Step 2: Creating the Scallop Pattern
-
Base coat the blue:
Using your flat brush and the deep cobalt blue paint, cover the main body of the pot below the rim. Apply the paint in smooth, horizontal strokes. -
Let it dry and repeat:
Terracotta is porous and will soak up the first layer. Allow it to dry for about 20 minutes, then apply a second coat of blue to get that rich, opaque finish seen in the photo. -
Mark your grid:
Once the blue paint is bone dry, lightly use a pencil to mark horizontal guidelines around the pot. Space them evenly based on how tall you want your scallops to be—about 1.5 inches is a good standard size. -
Trace the arches:
Using a small round object or freehanding with a pencil, draw your bottom row of arches first. They should look like rainbows, jumping from one point to the next along your bottom guideline. -
Offset the second row:
For the row above, start the arch in the middle (the peak) of the arch below it.
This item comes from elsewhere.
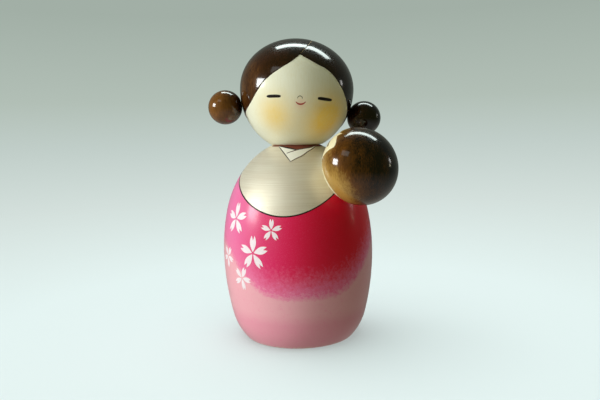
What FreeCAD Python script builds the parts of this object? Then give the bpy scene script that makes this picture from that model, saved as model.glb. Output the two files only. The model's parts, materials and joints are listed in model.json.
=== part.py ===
import FreeCAD, Part
import math
import os
import Sketcher

# Kokeshi doll of turned wood: a mother with a baby's head on her left shoulder.
# Millimetres.  +Z is up, the doll's body faces -Y, and its left side is +X.
# The origin is the centre of the flat base, on the body's own turning axis.

Vector = FreeCAD.Vector
doc = FreeCAD.newDocument("kokeshi_doll")

# ---------------------------------------------------------------- driving dimensions

DIMENSIONS = [
    # body
    ("body_height", 97.5, "height of the neck flat above the base"),
    ("base_radius", 27.5, "where the foot round meets the base"),
    ("base_edge", 1.0, "fillet round the base"),
    ("foot_round", 28.0, "profile radius next to the base"),
    ("lower_belly_round", 130.0, "profile radius below the belly line"),
    ("belly_radius", 38.1, "widest radius of the body"),
    ("belly_height", 43.9, "height of the widest ring"),
    ("upper_belly_round", 100.0, "profile radius above the belly line"),
    ("shoulder_start", 65.6, "height where the shoulder round begins"),
    ("shoulder_round", 53.0, "profile radius of the shoulder"),
    ("collar_round", 36.7, "profile radius between shoulder and neck"),
    ("neck_radius", 12.0, "radius of the neck flat"),
    # head
    ("head_radius", 28.5, "widest radius of the head"),
    ("head_crown", 24.8, "rise from the widest ring to the crown"),
    ("head_chin", 31.2, "lower semi-axis of the egg"),
    ("head_rise", 27.7, "height of the widest ring above the neck flat"),
    ("head_offset", 1.2, "head centre off the neck axis, towards its left"),
    ("head_turn", 14.0, "degrees that the face looks to its left at rest"),
    ("head_tilt", 5.5, "degrees that the head leans to its left"),
    ("neck_gap", 0.15, "gap under the head, so that it turns"),
    # neck dowel
    ("neck_dowel_radius", 5.0, "radius of the neck dowel"),
    ("neck_dowel_low", 16.0, "length of dowel in the body"),
    ("neck_dowel_high", 14.0, "length of dowel in the head"),
    # hair buns
    ("bun_radius", 8.5, "radius of a hair bun"),
    ("bun_seat", 8.2, "bun centre to its flat"),
    ("bun_gap", 0.1, "glue line between bun and head"),
    ("bun_latitude", 17.5, "degrees below the widest ring, on the egg's own angle"),
    ("bun_dowel_radius", 1.5, "radius of a bun dowel"),
    ("bun_dowel_reach", 5.0, "length of dowel on each side of the seam"),
    # baby's head
    ("baby_radius", 18.3, "widest radius of the baby's head"),
    ("baby_axis", 16.5, "semi-axis of the baby's head along its dowel"),
    ("baby_dish", 55.0, "radius of the hollow seat under the baby's head"),
    ("baby_seat", 15.3, "baby's centre to the middle of its seat"),
    ("baby_gap", 0.2, "gap under the baby's head, so that it turns"),
    ("baby_azimuth", 52.4, "degrees round from the front, towards the left"),
    ("baby_slope", 29.3, "degrees that the baby's dowel rises outwards"),
    ("baby_dowel_radius", 3.0, "radius of the baby's dowel"),
    ("baby_dowel_reach", 11.0, "length of dowel on each side of the seam"),
    # fits
    ("dowel_clearance", 0.05, "radial clearance of every dowel in its bore"),
    ("bore_extra", 0.5, "depth of a bore past its dowel's end"),
    ("dowel_chamfer", 0.5, "chamfer on a dowel's ends"),
]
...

This ‘brick-lay’ or offset pattern is crucial for the scallop scale effect. -
Continue upward:
Keep drawing these offset rows until you reach the rim of the pot. Don’t worry if the top row gets cut off by the rim; that looks natural.
Uneven Lines?
If painting thin curves with a brush is frustrating, swap the brush for a white oil-based paint pen. It gives you more control and consistent line width.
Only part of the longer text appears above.